* Available records:
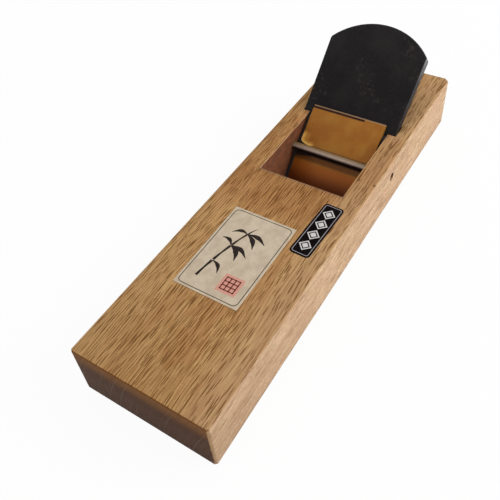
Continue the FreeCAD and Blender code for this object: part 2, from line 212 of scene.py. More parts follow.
class Shader:
    """One material while it is being written: its node tree and the coordinates that its pattern reads."""

    def __init__(self, name: str) -> None:
        """Makes an empty material with one Principled shader."""
        self.material = bpy.data.materials.new(name)
        self.material.use_nodes = True
        self.tree = self.material.node_tree
        self.surface = self.tree.nodes["Principled BSDF"]
        place = self.node("ShaderNodeTexCoord")
        metres = {"Vector": place.outputs["Object"], "Scale": 1 / MM}
        scaled = self.node("ShaderNodeVectorMath", {"operation": "SCALE"}, metres)
        self.place = scaled.outputs["Vector"]
        self.x, self.y, self.z = self._parts(self.place)
        self.facing_x, self.facing_y, self.facing_z = self._parts(place.outputs["Normal"])

    def node(self, kind: str, settings: dict | None = None, inputs: dict | None = None) -> bpy.types.Node:
        """Adds a node of any type.

        Args:
            kind: Blender's name of the node's type.
            settings: its properties, set before its sockets.
            inputs: a value, a Term or a link for each named or numbered socket.

        Returns:
            The node.
        """
        node = self.tree.nodes.new(kind)
        for name, value in (settings or {}).items():
            setattr(node, name, value)
        for name, value in (inputs or {}).items():
            self.feed(node.inputs[name], value)
        return node

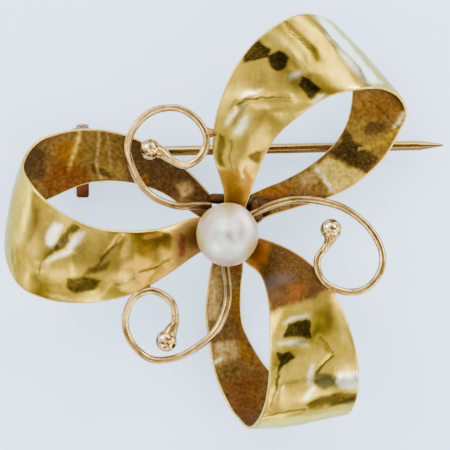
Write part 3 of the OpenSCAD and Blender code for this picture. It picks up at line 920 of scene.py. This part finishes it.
def multiply_add(tree, source, factor, added, clamp=False):
    """The source times the factor, with another value added."""
    inputs = {0: source, 1: factor, 2: added}
    return add_node(tree, "ShaderNodeMath", inputs, operation="MULTIPLY_ADD", use_clamp=clamp).outputs[0]


def colour_mix(tree, blend, factor, first, second):
    inputs = {"Factor": factor, "A": first, "B": second}
    return add_node(tree, "ShaderNodeMix", inputs, data_type="RGBA", blend_type=blend).outputs["Result"]


def colour_ramp(tree, source, stops):
    """The colour at a value from 0 to 1, through stops of place and colour."""
    node = add_node(tree, "ShaderNodeValToRGB", {"Fac": source})
    elements = node.color_ramp.elements
    while len(elements) < len(stops):
        elements.new(0.5)
    for element, (at, colour) in zip(elements, stops):
        element.position = at
        element.color = (*colour, 1)
    return node.outputs["Color"]


def relief(tree, height, strength, distance):
    """Fine relief as a normal. The distance is its full height in metres."""
    inputs = {"Height": height, "Strength": strength, "Distance": distance}
    return add_node(tree, "ShaderNodeBump", inputs).outputs["Normal"]


def tint_node(tree):
    """The colour (and in its alpha the dullness) that each mesh holds point by point."""
    return add_node(tree, "ShaderNodeAttribute", {}, attribute_name="tint")


GRAIN_SCALE = 2600
FLECK_SCALE = 5200
HAIR_SCALE = 3200
WEAR_SCALE = 420
SPECK_COLOUR = (0.3, 0.22, 0.14, 1)
# How much rougher fully dull metal is.
DULL_ROUGHNESS = 0.34


def tinted_metal(name, rough, bump, speck, fleck=0.0):
    """Metal with its tones held in the mesh, and wear, specks and hairlines from noise.

    rough is the least and the most roughness. The rest are strengths: of relief, of dark specks and of
    pale flecks.
    """
    material, tree, shader = new_material(name)
    place = tree.nodes.new("ShaderNodeTexCoord").outputs["Object"]
    tone = tint_node(tree).outputs
    wear = noise_node(tree, place, WEAR_SCALE, 5, 0.4)
    specks = ranged(tree, noise_node(tree, place, GRAIN_SCALE, 3), 0.0, speck)
    colour = colour_mix(tree, "MULTIPLY", specks, tone["Color"], SPECK_COLOUR)
    if fleck:
        flecks = ranged(tree, noise_node(tree, place, FLECK_SCALE, 2), 0.0, fleck, 0.56, 0.8)
        colour = colour_mix(tree, "MIX", flecks, colour, (*GOLD_PALE, 1))
    roughness = ranged(tree, wear, *rough)
    roughness = multiply_add(tree, tone["Alpha"], DULL_ROUGHNESS, roughness, clamp=True)
    stretch = {"Vector": place, "Scale": (1.0, 0.12, 1.0), "Rotation": (0.0, 0.0, 0.6)}
    stretched = add_node(tree, "ShaderNodeMapping", stretch).outputs["Vector"]
    hairs = noise_node(tree, stretched, HAIR_SCALE, 3)
    feed(tree, shader, {"Metallic": 1.0, "Base Color": colour, "Roughness": roughness,
                        "Normal": relief(tree, multiply_add(tree, hairs, 0.35, wear), bump, 0.00006)})
    return material


def metal_with_painted_shading(name, top, middle, low, wander_scale):
    """Rose gold for the CAD's own pieces, with painted highlight and shade in bands by which way the surface
    faces: from the top of the front view, pale, brown, then warm, with painted shade where it faces furthest
    up or down the view.
    """
    material, tree, shader = new_material(name)
    place = tree.nodes.new("ShaderNodeTexCoord").outputs
    split = add_node(tree, "ShaderNodeSeparateXYZ", {"Vector": place["Normal"]})
    wander = noise_node(tree, place["Object"], wander_scale, 4)
    height = ranged(tree, multiply_add(tree, wander, 0.5, split.outputs["Y"]), 0.0, 1.0, -0.75, 1.25)
    stops = [(0.0, ROSE_DARK), (0.28, low), (0.42, middle), (0.52, middle), (0.66, top), (0.85, ROSE),
             (1.0, ROSE_DARK)]
    wear = noise_node(tree, place["Object"], 700, 5)
    feed(tree, shader, {"Metallic": 1.0, "Base Color": colour_ramp(tree, height, stops),
                        "Roughness": ranged(tree, wear, 0.2, 0.36),
                        "Normal": relief(tree, wear, 0.4, 0.00003)})
    return material


def nacre():
    """The pearl's skin: soft pink, cream and green clouds over the tones held in the mesh."""
    material, tree, shader = new_material("nacre")
    place = tree.nodes.new("ShaderNodeTexCoord").outputs["Object"]
    stops = [(0.3, rgb(236, 214, 206)), (0.5, rgb(246, 241, 232)), (0.7, rgb(222, 232, 214))]
    sheen = colour_ramp(tree, noise_node(tree, place, 420, 3, 0.6), stops)
    colour = colour_mix(tree, "MULTIPLY", 1.0, sheen, tint_node(tree).outputs["Color"])
    feed(tree, shader, {"Base Color": colour, "Roughness": 0.28, "Specular IOR Level": 0.25,
                        "Coat Weight": 0.12, "Coat Roughness": 0.12,
                        "Subsurface Weight": 0.06, "Subsurface Scale": 0.001,
                        "Normal": relief(tree, noise_node(tree, place, 900, 4), 0.25, 0.00005)})
    return material


# Tints on the pearl, as seen from the front: x and y (1 is its rim), half sizes, turn, colour, strength.
# Greenish yellow near the rim as painted reflection of the gold, pink and grey veins over the crown, then
# the soft white glows as painted highlights.
PEARL_TINTS = [
    (0.06, 0.8, 0.2, 0.24, 0.0, (150, 132, 56), 0.8),
    (-0.88, -0.25, 0.16, 0.4, 0.15, (160, 142, 68), 0.75),
    (0.74, -0.5, 0.22, 0.4, -0.6, (154, 130, 66), 0.75),
    (-0.6, 0.3, 0.16, 0.42, -0.4, (176, 128, 122), 0.9),
    (-0.1, -0.84, 0.4, 0.12, 0.05, (166, 122, 112), 0.9),
    (0.44, 0.05, 0.14, 0.3, -0.1, (158, 118, 122), 0.85),
    (0.16, -0.26, 0.1, 0.42, 0.35, (116, 98, 98), 0.9),
    (0.02, -0.05, 0.14, 0.12, 0.2, (120, 112, 106), 0.8),
    (-0.35, 0.1, 0.18, 0.4, -0.2, (158, 174, 160), 0.8),
    (-0.1, -0.62, 0.4, 0.12, 0.0, (162, 176, 158), 0.6),
    (-0.36, -0.44, 0.15, 0.16, 0.4, (250, 255, 255), 1.0),
    (0.4, -0.4, 0.07, 0.16, 0.1, (206, 226, 200), 0.8),
    (0.58, 0.44, 0.12, 0.34, 0.5, (255, 255, 255), 1.0),
    (0.44, 0.62, 0.14, 0.12, 0.3, (255, 222, 240), 0.8),
    (-0.12, 0.24, 0.14, 0.1, 0.3, (250, 250, 240), 0.8),
    (-0.16, 0.44, 0.12, 0.08, 0.2, (240, 250, 248), 0.7),
    (0.22, -0.42, 0.08, 0.2, 0.4, (246, 244, 242), 0.7),
]
# Seen from the front, the pearl is slightly taller than wide, and it swells a little here and there.
PEARL_SHAPE = np.array([0.985, 1.0, 0.99])
PEARL_SWELL = 0.02


def pearl():
    points, faces = sphere((0, 0, 0), 1.0, across=96, down=64)
    ball = unit(points)
    swell = 1 + PEARL_SWELL * (clouds(ball, 0.9, 71, 2) - 0.5)
    place = np.array(PEARL_AT) + ball * swell[:, None] * PEARL_D / 2 * PEARL_SHAPE
    up = ball[:, 2]
    colours = np.ones((len(ball), 3)) * rgb(200, 200, 196)
    cloud = clouds(ball, 0.5, 72, 3)
    # Painted reflection of the gold: greenish yellow, darker towards the rim.
    rim = 1 - smoothstep(0.3, 0.95, up)
    colours = blend_in(colours, (rim * (0.6 + 0.7 * cloud)).clip(0, 1), rgb(158, 134, 76))
    for x, y, wide, tall, turn, colour, strength in PEARL_TINTS:
        dx, dy = ball[:, 0] - x, ball[:, 1] - y
        c, s = math.cos(turn), math.sin(turn)
        gap = np.hypot((dx * c + dy * s) / wide, (dy * c - dx * s) / tall)
        colours = blend_in(colours, np.exp(-gap ** 2) * (up > 0) * strength, rgb(*colour))
    return make("pearl_body", place, faces, colours, [nacre()], node="pearl")


polished = tinted_metal("polished_sheet", (0.12, 0.26), 0.25, 0.18)
tarnished = tinted_metal("tarnished_sheet", (0.34, 0.56), 0.9, 0.8, fleck=0.16)
# The rims' paler colour, held in the mesh, is a painted highlight.
rim_metal = tinted_metal("worn_rim_painted_highlight", (0.2, 0.4), 0.4, 0.3)
wire_metal = tinted_metal("scroll_wire", (0.08, 0.22), 0.3, 0.25)
solder_metal = tinted_metal("solder", (0.3, 0.5), 0.9, 0.5)

# In the order of OUTER_FACE, INNER_FACE and RIM.
sheet_metals = [polished, tarnished, rim_metal]
ribbon("left_ribbon", LEFT_LOOP, LEFT_CREASES, LEFT_FRONT, LEFT_BACK, 3, sheet_metals)
ribbon("upper_ribbon", UPPER_LOOP, UPPER_CREASES, UPPER_FRONT, UPPER_BACK, 5, sheet_metals)
ribbon("lower_ribbon", LOWER_LOOP, LOWER_CREASES, LOWER_FRONT, LOWER_BACK, 9, sheet_metals)
scroll("left_scroll", LEFT_SCROLL, 13, wire_metal)
scroll("lower_scroll", LOWER_SCROLL, 17, wire_metal)
scroll("right_scroll", RIGHT_SCROLL, 19, wire_metal)
centre_plate(solder_metal)
catch_hook(solder_metal)
solder_piece("solder_drops", SOLDER_DROPS, 81, solder_metal, ROSE, ROSE_DARK)
solder_piece("root_solder", root_joints(), 91, solder_metal, UMBER, DEEP_BROWN)
pearl()

# The pin and hinge take painted highlight and shade in bands, by which way each face points.
stem_metal = metal_with_painted_shading("pin_wire", rgb(168, 144, 78), rgb(84, 56, 24), rgb(136, 102, 50), 260)
leaf_metal = metal_with_painted_shading("hinge_metal", rgb(206, 136, 104), rgb(132, 72, 48), rgb(172, 100, 70), 900)
for node, metal in (("pin_stem", stem_metal), ("hinge_leaf", leaf_metal), ("hinge_rivet", leaf_metal)):
    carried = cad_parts[node]
    if not carried.material_slots:
        carried.data.materials.append(metal)
    for material_slot in carried.material_slots:
        material_slot.material = metal

# Floor, light and camera, in metres.
FLOOR_HALF = 3.0
FLOOR_GLOW = 0.84
LAMP_TARGET = Vector((0, 0, 0.005))
SKY_PATCHES = 1.9
SKY_STRENGTH = 3.35
CAMERA_AT = (0.00015, -0.00035, 0.606)


def floor():
    """A large pale floor that glows a little, so that it stays as light as in the photograph."""
    mesh = bpy.data.meshes.new("floor")
    far = FLOOR_HALF
    mesh.from_pydata([(-far, -far, 0), (far, -far, 0), (far, far, 0), (-far, far, 0)], [], [(0, 1, 2, 3)])
    plane = new_object("floor", mesh)
    material, tree, shader = new_material("floor")
    tone = (*rgb(201, 227, 255), 1)
    feed(tree, shader, {"Base Color": tone, "Roughness": 0.9, "Specular IOR Level": 0.1,
                        "Emission Color": tone, "Emission Strength": FLOOR_GLOW})
    mesh.materials.append(material)


def sky():
    """Light from all round in soft patches, which the polished metal mirrors."""
    world = bpy.data.worlds.new("studio")
    bpy.context.scene.world = world
    world.use_nodes = True
    tree = world.node_tree
    place = tree.nodes.new("ShaderNodeTexCoord").outputs["Generated"]
    levels = [(0.36, 0.1), (0.56, 0.8), (0.66, 2.6)]
    stops = [(at, (0.94 * level, 0.97 * level, level)) for at, level in levels]
    patches = colour_ramp(tree, noise_node(tree, place, SKY_PATCHES, 1), stops)
    feed(tree, tree.nodes["Background"], {"Color": patches, "Strength": SKY_STRENGTH})


def lamp(name, place, size, power):
    """A square or oblong lamp aimed at the brooch, unseen itself. Its power is in watts."""
    light = bpy.data.lights.new(name, "AREA")
    light.energy = power
    light.shape = "RECTANGLE"
    light.size, light.size_y = size
    lamp_body = new_object(name, light)
    lamp_body.location = place
    aim = LAMP_TARGET - Vector(place)
    lamp_body.rotation_euler = aim.to_track_quat("-Z", "Y").to_euler()
    lamp_body.visible_camera = False


def front_camera():
    """A long lens straight above the brooch."""
    data = bpy.data.cameras.new("camera")
    data.lens = 480
    data.sensor_width = 36
    data.clip_start = 0.01
    data.clip_end = 20
    camera = new_object("camera", data)
    camera.location = CAMERA_AT
    bpy.context.scene.camera = camera


floor()
sky()
lamp("soft_left", (-0.5, 0.35, 0.5), (0.35, 0.35), 4.0)
lamp("soft_right", (0.45, -0.2, 0.55), (0.3, 0.3), 2.2)
lamp("edge_right", (0.36, 0.3, 0.36), (0.16, 0.16), 1.6)
lamp("spark_left", (-0.13, -0.16, 0.56), (0.05, 0.05), 0.14)
lamp("spark_low", (0.05, -0.34, 0.5), (0.07, 0.04), 0.2)
front_camera()
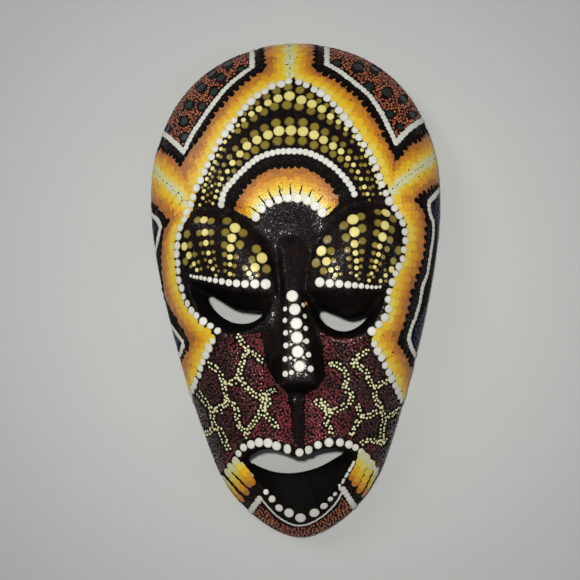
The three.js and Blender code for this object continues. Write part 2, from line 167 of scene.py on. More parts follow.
carved = bmesh.new()
carved.from_mesh(face_mesh)
for middle, reach, passes in NOSE_ROOT_PATCHES:
    blended = [
        vertex for vertex in carved.verts
        if vertex.normal.z > 0 and all(
            abs(vertex.co[axis] - middle[axis] * MM) < reach[axis] * MM for axis in range(3)
        )
    ]
    for _ in range(passes):
        bmesh.ops.smooth_vert(
            carved, verts=blended, factor=0.5, use_axis_x=True, use_axis_y=True, use_axis_z=True,
        )
for vertex in carved.verts:
    if vertex.normal.z < BACK_SLOPE and vertex.co.z > FLAT_RIM:
        depth = GOUGE_DEPTH * wood_carver_cut(vertex.co) * min(1, (vertex.co.z - FLAT_RIM) / GOUGE_FADE)
        vertex.co -= vertex.normal * depth
    vertex.co.z = max(0, vertex.co.z)
carved.normal_update()
for face in carved.faces:
    face.smooth = True
    in_mouth = inside(picture_point(face.calc_center_median()), MOUTH_EDGE)
    dull = in_mouth or face.normal.z < WALL_SLOPE
    face.material_index = 1 if face.normal.z < BACK_SLOPE else 2 if dull else 0
face_tree = BVHTree.FromBMesh(carved)
carved.to_mesh(face_mesh)
carved.free()


def set_inputs(node, inputs):
    """Sets the named or numbered inputs of a shader node, each to a value or linked to a socket."""
    for name, value in inputs.items():
        if isinstance(value, bpy.types.NodeSocket):
            node.id_data.links.new(value, node.inputs[name])
        else:
            node.inputs[name].default_value = value


def add_node(tree, kind, inputs=None, **settings):
    """A shader node with its settings and its inputs."""
    node = tree.nodes.new(kind)
    for name, value in settings.items():
        setattr(node, name, value)
    set_inputs(node, inputs or {})
    return node


def sum_up(tree, operation, *values, **settings):
    """The result of a Math node on values and sockets."""
    node = add_node(tree, "ShaderNodeMath", dict(enumerate(values)), operation=operation, **settings)
    return node.outputs[0]


def cloudy(tree, place, scale, detail, roughness):
    """The value of a noise texture."""
    values = {"Vector": place, "Scale": scale, "Detail": detail, "Roughness": roughness}
    return add_node(tree, "ShaderNodeTexNoise", values).outputs["Fac"]


def between(tree, value, low, high, top, **settings):
    """A value that goes from 0 to the top while another goes from low to high."""
    values = {"Value": value, "From Min": low, "From Max": high, "To Min": 0, "To Max": top}
    return add_node(tree, "ShaderNodeMapRange", values, **settings).outputs["Result"]


def new_group(name, inputs, outputs):
    """A shader node group with named sockets. Gives its tree, its input node and its output node."""
    group = bpy.data.node_groups.new(name, "ShaderNodeTree")
    for socket, (kind, value) in inputs.items():
        made = group.interface.new_socket(socket, in_out="INPUT", socket_type="NodeSocket" + kind)
        made.default_value = value
    for socket, kind in outputs.items():
        group.interface.new_socket(socket, in_out="OUTPUT", socket_type="NodeSocket" + kind)
    return group, group.nodes.new("NodeGroupInput"), group.nodes.new("NodeGroupOutput")


def new_material(name):
    """An empty material with its Principled shader. Gives the material, its node tree and the shader."""
    material = bpy.data.materials.new(name)
    material.use_nodes = True
    return material, material.node_tree, material.node_tree.nodes["Principled BSDF"]


# Long grain along the mask that shows through paint and stain, with fine open pores, and the flecks in
# the gloss paint.
grain_group, grain_in, grain_out = new_group(
    "long_grain",
    {"Scale": ("Float", 1.0), "Lines": ("Float", 1.0), "Pores": ("Float", 0.5)},
    {"Grain": "Float", "Height": "Float", "Flecks": "Float"},
)
object_place = add_node(grain_group, "ShaderNodeTexCoord").outputs["Object"]
stretched = add_node(grain_group, "ShaderNodeMapping", {"Vector": object_place, "Scale": GRAIN_STRETCH})
grain_lines = cloudy(
    grain_group, stretched.outputs["Vector"], grain_in.outputs["Scale"], detail=6, roughness=0.65,
)
pore_dots = cloudy(grain_group, object_place, PORE_SCALE, detail=1, roughness=0.6)
fleck_dots = cloudy(grain_group, object_place, FLECK_SCALE, detail=1, roughness=0.5)
pores = sum_up(grain_group, "MULTIPLY", pore_dots, grain_in.outputs["Pores"])
height = sum_up(grain_group, "MULTIPLY_ADD", grain_lines, grain_in.outputs["Lines"], pores)
flecks = between(grain_group, fleck_dots, *FLECK_SPAN, top=1)
set_inputs(grain_out, {"Grain": grain_lines, "Height": height, "Flecks": flecks})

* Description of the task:
Each line in the listing above either holds the string "More" or does not; state how many do, giving the number only.

* Full answer:
2